A haphazard jumble of underdeveloped big men, physically limited scrappers, and gunners with the accuracy of Die Hard extras meant to be ignored for the vast majority of the fall and winter months, Detroit is basically constructed like a college basketball team in a professional league. So, hell, why not pick a guy who might actually think that’s something worth getting excited about?

Phoenix Suns

Paul Westphal (1993-96, 191-88, .685%)

Paul

Look, the Phoenix Suns aren’t on the verge of anything other than being a team whose most dangerous scoring option is Michael Beasley. (Take “dangerous” how you will.) This here is a franchise that can’t even tank a season right, and yet, despite the dilapidated state of the Suns — sorta like the early ’00s Clippers if Donald Sterling decided to try his slumlording in retirement communities — finding a coach from their annals that couldn’t achieve some modicum of playoff success is harder than you think.
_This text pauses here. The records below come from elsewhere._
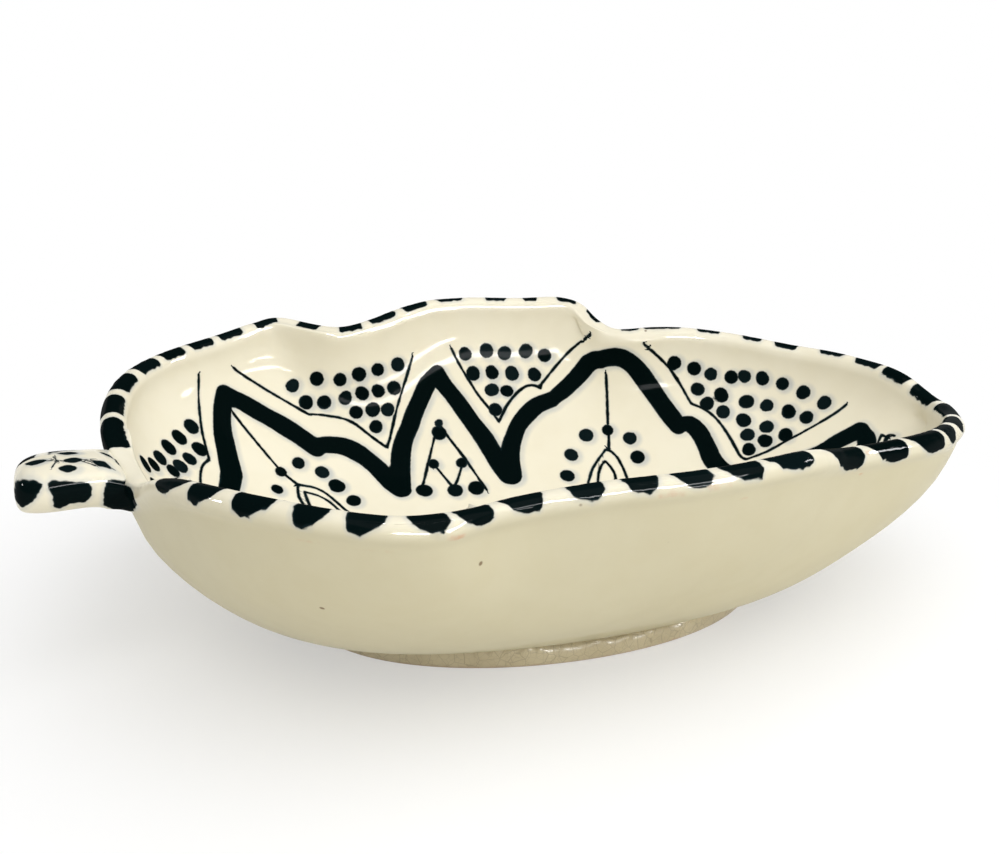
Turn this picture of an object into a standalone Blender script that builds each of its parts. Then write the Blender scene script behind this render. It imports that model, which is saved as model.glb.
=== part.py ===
# Leaf dish: a bowl pressed into the shape of a lobed leaf, an oval foot ring and a short flat stem.
# X runs from the stem to the tip of the leaf, Y across it, and Z up from the table at zero.
import math

import bmesh
import bpy
from mathutils import Vector

# Driving sizes of the bowl, in metres
LEAF_REACH = 0.1134         # middle of the dish to the crest of the rim at the tip
HALF_WIDTH = 0.078          # centre line to the crest of the rim at the widest lobe
RIM_HEIGHT = 0.0607         # table to the crest of the far middle lobe
WALL_THICKNESS = 0.0052
FLOOR_THICKNESS = 0.0066
LIP_DEPTH = 0.0085          # how far the rolled band of the rim comes down on the outside
LIP_OVERHANG = 0.0010       # how far the band stands out from the wall under it
UNDERSIDE_RISE = 0.0012     # how far the hidden underside domes up inside the foot

# Driving sizes of the foot ring
FOOT_CENTRE = 0.0018        # middle of the dish to the middle of the foot
FOOT_HALF_LENGTH = 0.0572
FOOT_HALF_WIDTH = 0.0358
FOOT_HEIGHT = 0.0054
FOOT_WIDTH = 0.0085         # from the outer to the inner face of the ring, at the top
FOOT_TAPER = 0.0012         # each face draws in by this much towards the table
FOOT_EDGE = 0.0009          # rounding of the two edges that stand on the table

# Driving sizes of the stem
STEM_REACH = 0.0240         # crest of the rim to the free end of the stem
STEM_WIDTH = 0.0225
STEM_THICKNESS = 0.0104
STEM_RISE = 0.0019          # crest of the rim at the stem up to the stem's upper face
STEM_CROWN = 0.0012         # how far its upper face swells along the middle
STEM_LAP = 0.0082           # how far the root laps over the rim, in from the lip's outer face

# Fits
SEAT_GAP = 0.0003           # clearance where one piece is luted to another
MERGE_DISTANCE = 0.00001

# Worked out from the sizes above
LIP_THICKNESS = WALL_THICKNESS + LIP_OVERHANG
SEAT_SINK = FLOOR_THICKNESS / 2     # how far the foot's blank runs into the floor before it is cut

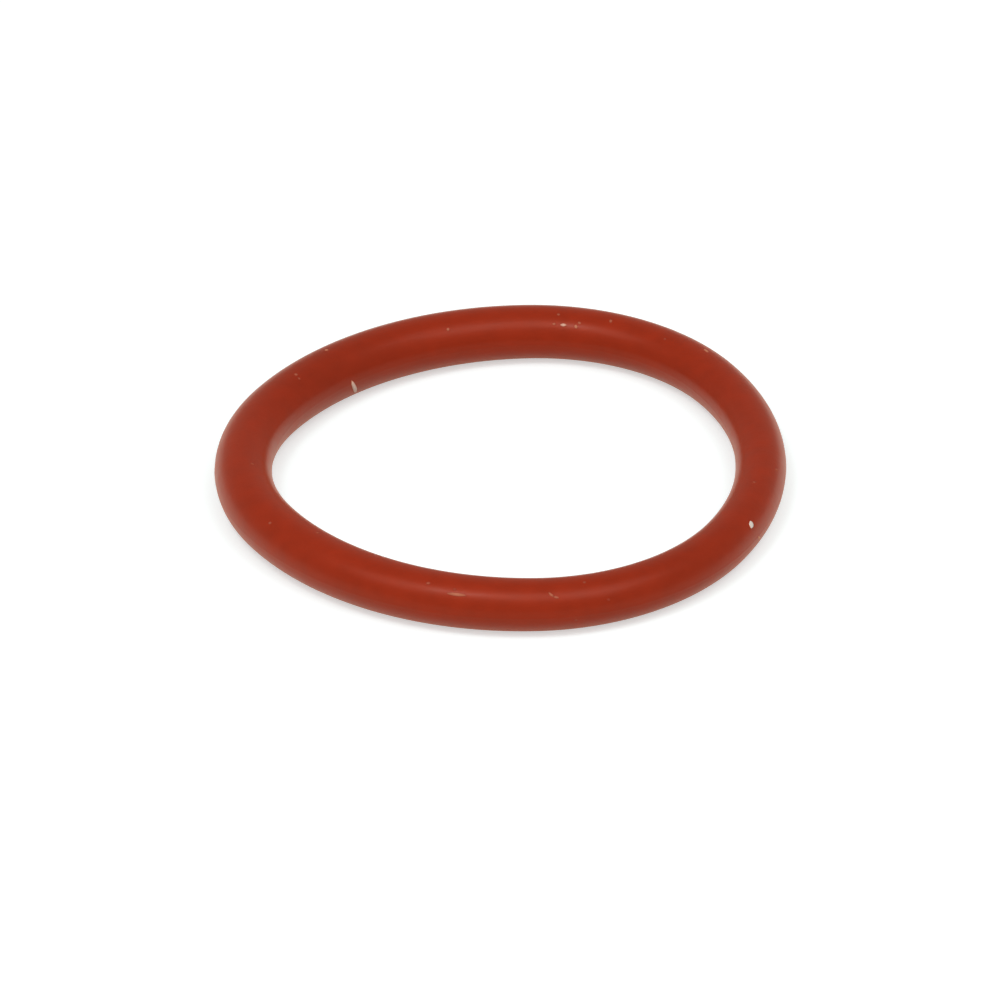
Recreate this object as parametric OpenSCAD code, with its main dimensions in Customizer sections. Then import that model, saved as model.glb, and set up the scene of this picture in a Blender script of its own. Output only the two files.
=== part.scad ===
// Silicone o-ring: one moulded ring of round section, as it lies free on a table.
// Millimetres, +Z up. The origin is under the middle of the ring, in the plane that it lies on.

/* [Ring] */
// Inside diameter of the free ring, the same across it in every direction
inner_d = 30; // [20:0.1:120]
// Diameter of the round section
section_d = 3.5; // [1.5:0.1:6]

/* [Lie of the free ring] */
// How far the limp ring lies out of round, in whole steps: each makes its three lobes 0.045 deeper
lobe_steps = 9; // [1:1:14]

/* [Parting line] */
// How far the trimmed flash stands out of the section
flash_h = 0.03; // [0.01:0.01:0.08]
// Diameter of the rounded bead that the flash leaves
flash_d = 0.16; // [0.12:0.01:0.3]

/* [Hidden] */
section_fn = 96;
bead_fn = 24;
ring_fn = 180;

// Radius of the line that the middle of the section would follow in a true circle
core_r = (inner_d + section_d) / 2;
// Height of the parting line, which is also the middle of the section
parting_z = section_d / 2;

// The free ring has the same width in every direction. It follows six arcs that meet with no
// corner, and they turn about the corners of a triangle with equal sides: a tight arc at each
// lobe, and a flatter one across from it. For each step of the lobes, half of the triangle's
// side and its height are these round numbers, true to a ten-millionth, so the arcs meet exactly.
half_side_step = 0.2911;
height_step = 0.5042;
half_side = round(lobe_steps) * half_side_step;
height = round(lobe_steps) * height_step;
lobe_r = core_r - half_side;
flat_r = core_r + half_side;

// Corners of the triangle, each with the direction that its lobe faces. They are placed so
// that the middle of the ring's outline is over the origin.
CORNERS = [
    [-half_side, 0, 180],
    [height - half_side, half_side, 60],
    [height - half_side, -half_side, 300]
];
arc_angle = 60;

// Round section with the bead of trimmed flash on its inner and its outer side
module moulded_section() {
    circle(d = section_d, $fn = section_fn);
    for (side = [-1, 1])
        translate([side * (section_d / 2 + flash_h - flash_d / 2), 0])
            circle(d = flash_d, $fn = bead_fn);
}

// One arc of the ring about its own centre, with the middle of the arc in the given direction
module arc_of_ring(radius, facing) {
    rotate_extrude(angle = arc_angle, start = facing - arc_angle / 2, $fn = ring_fn)
        translate([radius, 0])
            moulded_section();
}

module o_ring() {
    color([0.588, 0.169, 0.098])
        for (corner = CORNERS)
            translate([corner[0], corner[1], parting_z]) {
                arc_of_ring(lobe_r, corner[2]);
                arc_of_ring(flat_r, corner[2] - 180);
            }
}

o_ring();
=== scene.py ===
import math
import random

import bmesh
import bpy
from mathutils import Matrix, Vector
from mathutils.bvhtree import BVHTree


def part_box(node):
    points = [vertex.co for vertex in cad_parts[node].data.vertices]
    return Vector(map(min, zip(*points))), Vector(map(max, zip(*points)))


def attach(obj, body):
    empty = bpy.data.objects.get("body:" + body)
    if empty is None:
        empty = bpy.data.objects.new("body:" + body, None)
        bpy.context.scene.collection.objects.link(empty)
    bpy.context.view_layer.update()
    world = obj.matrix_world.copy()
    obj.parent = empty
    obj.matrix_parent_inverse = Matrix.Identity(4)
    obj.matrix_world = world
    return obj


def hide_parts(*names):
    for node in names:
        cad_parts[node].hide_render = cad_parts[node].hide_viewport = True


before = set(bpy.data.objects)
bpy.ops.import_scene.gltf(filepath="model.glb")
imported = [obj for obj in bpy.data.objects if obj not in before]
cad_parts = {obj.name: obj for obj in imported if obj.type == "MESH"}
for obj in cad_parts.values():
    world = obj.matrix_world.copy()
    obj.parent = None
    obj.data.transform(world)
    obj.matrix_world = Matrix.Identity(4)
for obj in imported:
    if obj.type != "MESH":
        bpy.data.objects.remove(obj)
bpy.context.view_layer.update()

# Camera
# A long lens, 500 mm away and 32 degrees above the table, looks at a point a little in front of
# the ring's middle. The camera is tipped by a degree or so, as the photograph is.
CAMERA_DISTANCE = 0.500
CAMERA_HEIGHT_DEG = 31.9
CAMERA_TIP_DEG = -1.3
CAMERA_LENS_MM = 280.0
SENSOR_WIDTH_MM = 36.0
NEAREST_SEEN = 0.01
FARTHEST_SEEN = 10.0
LOOKED_AT = Vector((-0.00018, -0.00432, 0.00175))

camera_data = bpy.data.cameras.new("camera")
camera_data.lens = CAMERA_LENS_MM
camera_data.sensor_width = SENSOR_WIDTH_MM
camera_data.clip_start = NEAREST_SEEN
camera_data.clip_end = FARTHEST_SEEN
camera = bpy.data.objects.new("camera", camera_data)
bpy.context.scene.collection.objects.link(camera)
bpy.context.scene.camera = camera

height_angle = math.radians(CAMERA_HEIGHT_DEG)
towards_camera = Vector((0, -math.cos(height_angle), math.sin(height_angle)))
camera.location = LOOKED_AT + CAMERA_DISTANCE * towards_camera
level_turn = (-towards_camera).to_track_quat("-Z", "Y").to_matrix()
camera_turn = level_turn @ Matrix.Rotation(math.radians(CAMERA_TIP_DEG), 3, "Z")
camera.rotation_euler = camera_turn.to_euler()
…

In fact, you have to go all the way back to the immortal John Wetzel, and that’s so far back that his rookie point guard at the time is now the mayor of a major American city that’s fighting to save its own NBA franchise from its own demonic overlord.

Speaking of which, the Kings were the last team to employ Paul Westphal, whose last three tours of NBA duty came with the Kings, the Sonics, and the Suns. In other words, if Westphal’s your coach, you’re almost certainly going to have a new owner within the next five years. And that’s really what the Suns need, far more than Andrew Wiggins. If Phoenix fans are basically waiting for Charles Barkley to save them again, why not establish some kind of link to the last time that happened? It’ll probably be easier than getting Danny Ainge back.